By way of background, copyright law encompasses a “bundle of rights” that are exclusive to copyright owners in their original works. These rights include copying, performing, distributing, adapting or modifying the work, and displaying or performing it in public. That being said, anyone creating an NFT should nail down the legal right to use and sell any and all of its embedded elements. For instance, where an NFT includes a soundtrack, consent from the relevant music publisher or record company should be obtained prior to upload.

The Tax Man

Tax implications follow most every transaction, and that includes the exchange of NFTs. When selling these digital tokens, tax laws apply and need to be followed to avoid any discrepancies with the IRS.

NFT deals are typically considered to be barter transactions for tax purposes, as tokens are generally characterized as property, as opposed to currency, by the IRS. This means that the fair market value of these assets must be reported on tax returns as income, and sales are to be set forth as capital gains.

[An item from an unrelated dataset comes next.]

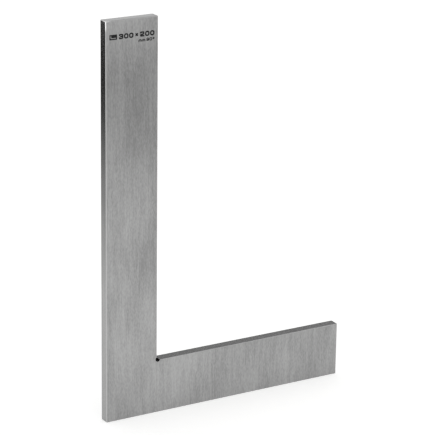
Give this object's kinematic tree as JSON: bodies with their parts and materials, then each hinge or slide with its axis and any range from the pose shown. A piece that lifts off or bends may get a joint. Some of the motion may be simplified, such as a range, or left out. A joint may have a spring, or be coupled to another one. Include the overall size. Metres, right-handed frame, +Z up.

For creators, tax repercussions may be ongoing. Another extraordinary aspect of NFTs is a feature that allows digital artists and other originators to be paid a percentage whenever the tokens they created are resold. Thus, NFTs can function as an annuity for their creators, who may participate in financial gains over time, thus triggering the potential of future taxation.

A Final Word

For would-be Beeples looking to ride the wave of NFT mania, it's vital to be aware of the legal issues tied to these headline-making digital tokens. That means remaining mindful of the IP, securities, and tax law concerns that come with the territory when dipping a toe or jumping head first into this increasingly popular digital asset class.

This blog post is not offered, and should not be relied on, as legal advice. You should consult an attorney for advice in specific situations.